## TASK TO CARRY OUT
Answer with one number: the count of lines in this material that hold the word "part".

## DATA FOR THIS EXERCISE
........
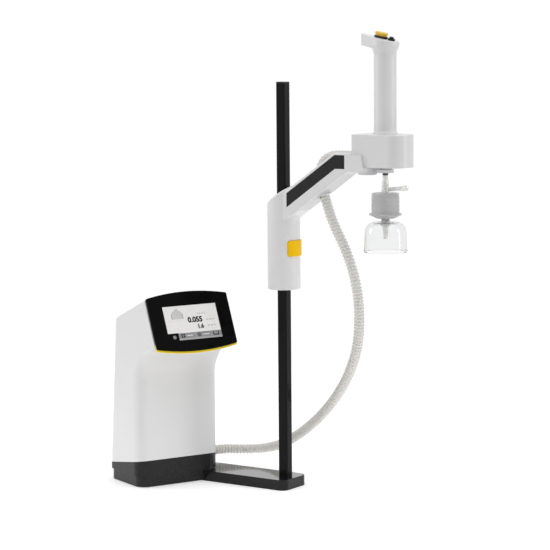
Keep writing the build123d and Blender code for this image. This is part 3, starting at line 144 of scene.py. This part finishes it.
def rounded(points, radius, steps=4):
    """An outline with its corners rounded; points are (radius, height) pairs."""
    out = []
    count = len(points)
    for i in range(count):
        here = Vector(points[i])
        before, after = Vector(points[i - 1]), Vector(points[(i + 1) % count])
        reach = min(radius, (here - before).length * 0.45, (after - here).length * 0.45)
        a = here + (before - here).normalized() * reach
        b = here + (after - here).normalized() * reach
        for k in range(steps + 1):
            t = k / steps
            out.append(tuple(a.lerp(here, t).lerp(here.lerp(b, t), t)))
    return out


def mesh_of(curve):
    """The shape of a curve or text, as a mesh."""
    holder = bpy.data.objects.new(curve.name, curve)
    scene.collection.objects.link(holder)
    bpy.context.view_layer.update()
    mesh = bpy.data.meshes.new_from_object(holder.evaluated_get(bpy.context.evaluated_depsgraph_get()))
    bpy.data.objects.remove(holder)
    return mesh


def ring(centre, across, along, radius, sides):
    """Points round a circle in the plane of two unit vectors."""
    angles = [2 * math.pi * j / sides for j in range(sides)]
    return [centre + (across * math.cos(angle) + along * math.sin(angle)) * radius for angle in angles]


def tube_piece(name, rings, material):
    """A solid tube through rings of points, with both ends closed; it rides on no body yet."""
    sides, last = len(rings[0]), len(rings) - 1
    verts = [point for points in rings for point in points]
    faces = []
    for i in range(last):
        for j in range(sides):
            k = (j + 1) % sides
            faces.append((i * sides + j, i * sides + k, (i + 1) * sides + k, (i + 1) * sides + j))
    faces.append(tuple(range(sides))[::-1])
    faces.append(tuple(last * sides + j for j in range(sides)))
    return mesh_piece(name, verts, faces, material, None)


# --- Hose ----------------------------------------------------------------------------------------

HOSE_DIAMETER = 0.018
HOSE_SPLIT = (0.0782, 0.0, 0.5249)
LOWER_ROUTE = [
    (-0.19058, 0.03185, 0.035), (-0.17593, 0.06473, 0.035), (-0.1515, 0.091, 0.032),
    (-0.118, 0.107, 0.034), (-0.080, 0.110, 0.045), (-0.034, 0.098, 0.071), (0.010, 0.086, 0.102),
    (0.052, 0.071, 0.139), (0.092, 0.057, 0.187), (0.122, 0.042, 0.243), (0.135, 0.028, 0.305),
    (0.134, 0.017, 0.363), (0.120, 0.008, 0.415), (0.103, 0.0, 0.453), (0.08804, 0.0, 0.4882),
    HOSE_SPLIT,
]
UPPER_ROUTE = [
    HOSE_SPLIT, (0.07419, 0.0, 0.53987), (0.0771, 0.0, 0.5546), (0.0861, 0.0, 0.5664),
    (0.0996, 0.0, 0.5724), (0.122, 0.0, 0.573), (0.146, 0.0, 0.573),
]
RIB_PITCH = 0.0060
RIB_DEPTH = 0.0021
RIB_FULLNESS = 0.6
RINGS_PER_RIB = 6
HOSE_SIDES = 28


def smooth_line(name, route):
    """Points read from a smooth spline through a route's control points."""
    curve = bpy.data.curves.new(name, "CURVE")
    curve.dimensions = "3D"
    curve.resolution_u = 24
    spline = curve.splines.new("NURBS")
    spline.points.add(len(route) - 1)
    for point, place in zip(spline.points, route):
        point.co = (*place, 1.0)
    spline.order_u = 3
    spline.use_endpoint_u = True
    mesh = mesh_of(curve)
    line = [v.co.copy() for v in mesh.vertices]
    bpy.data.meshes.remove(mesh)
    return line


def along_line(line, spacing):
    """Evenly spaced points on a line."""
    reached = [0.0]
    for a, b in zip(line, line[1:]):
        reached.append(reached[-1] + (b - a).length)
    total = reached[-1]
    count = max(int(round(total / spacing)), 2)
    out, k = [], 0
    for i in range(count + 1):
        s = total * i / count
        while k < len(reached) - 2 and reached[k + 1] < s:
            k += 1
        run = reached[k + 1] - reached[k]
        out.append(line[k].lerp(line[k + 1], (s - reached[k]) / run if run > 0 else 0.0))
    return out


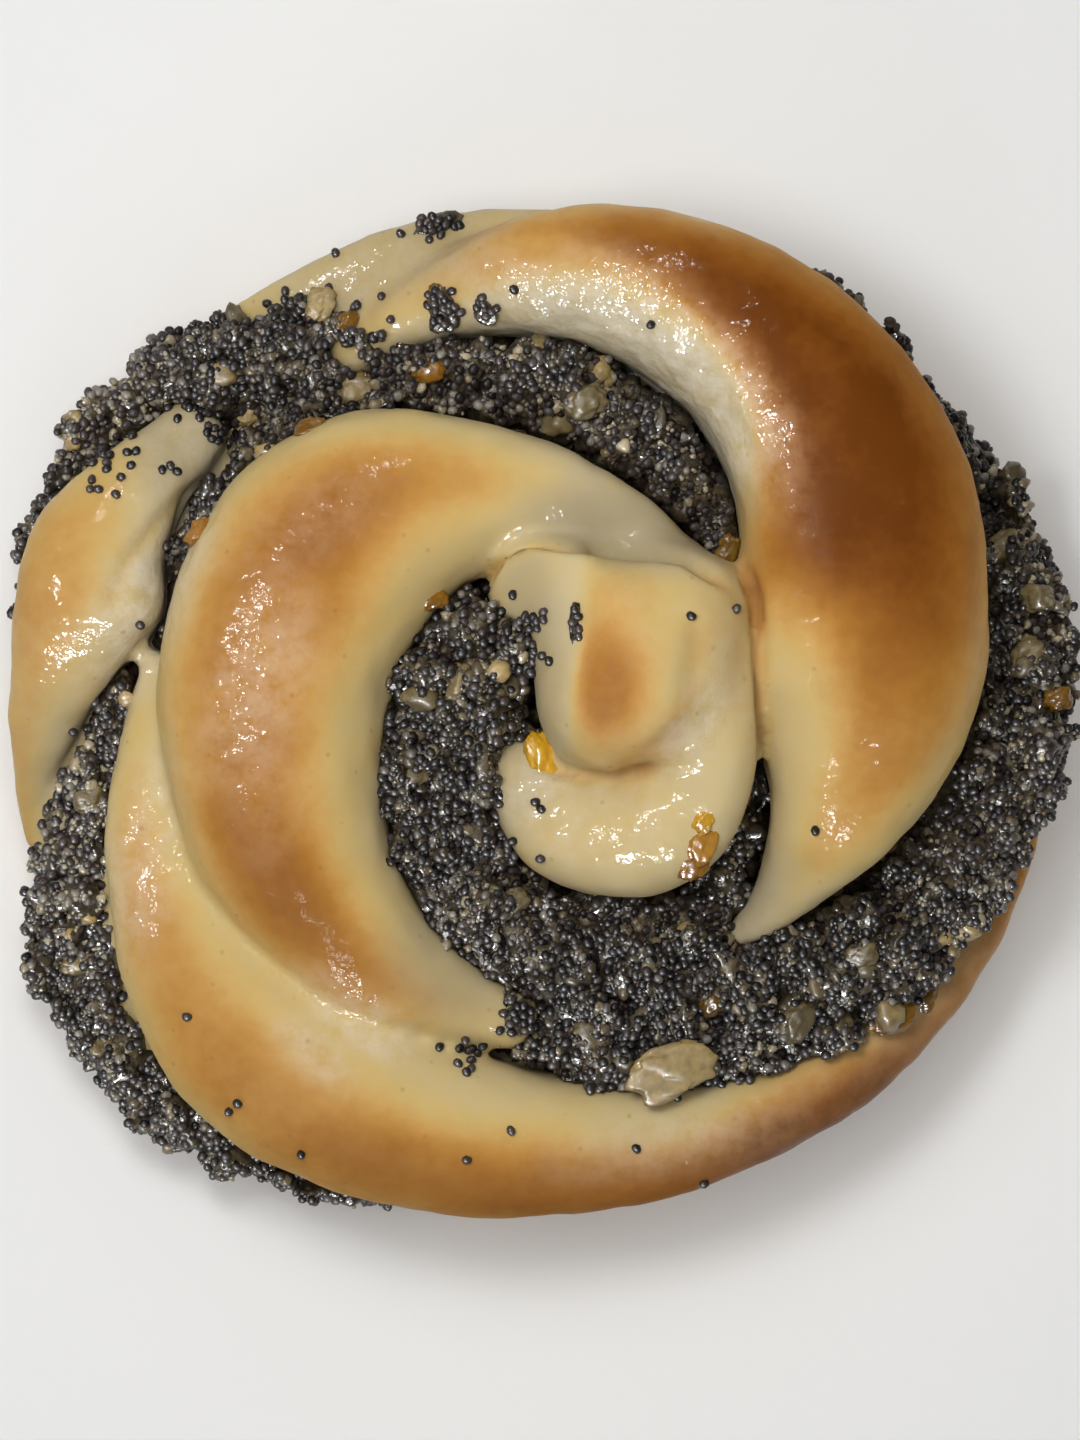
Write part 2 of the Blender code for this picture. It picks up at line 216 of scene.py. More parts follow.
........
## COMPLETE ANSWER
2